Structural and optical properties of Bi-and-Pr-doped ZnO

Abstract

The effect of Bi substitution (up to 2 wt%) on the structural and optical properties of Pr0.01Zn0.97O materials synthesized by a modified sol–gel Pechini method has been investigated. The as-synthesized powders Pr0.01Zn0.97O and Pr0.01Bi0.01Zn0.97O are characterized by X-ray diffraction (XRD), Photoluminescence spectroscopy (PL) and UV–Vis diffuse reflectance spectroscopy (UV–visDRS). The structure refinement of the sample was performed in the hexagonal and monoclinic setting of the (P63mc) and (P21/c) space group. The microstructural effects in terms of crystallite size and lattice strain of these materials were pointed using the Scherrer method, Williamson-Hall (W-H) analysis and size-strain plot (SSPM) method.
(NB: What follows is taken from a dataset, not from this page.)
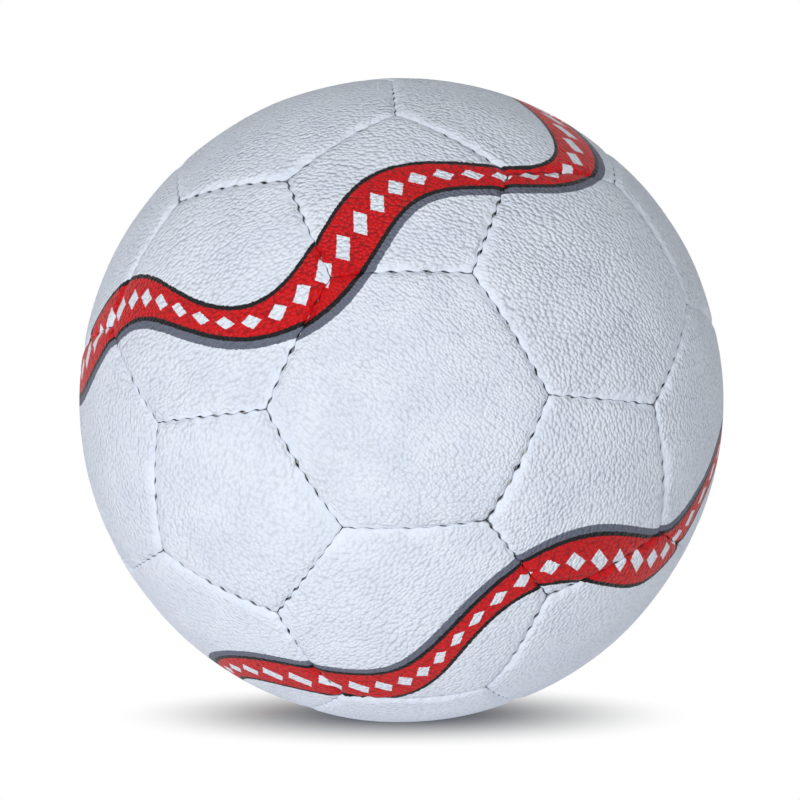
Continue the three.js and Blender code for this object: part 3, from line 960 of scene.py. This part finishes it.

We found that the incorporation of Bi ion in the Pr0.01Zn0.97O structure caused an increase in the size and the band gap energy of nanocrystals as compared to Pr0.01Zn0.97O. The interesting evolution of PL emission in the UV, visible and continuous deep level emission further, resulted by introducing Bi3+ in the nanocomposites, demonstrates the potential application of this material in optoelectronics devices.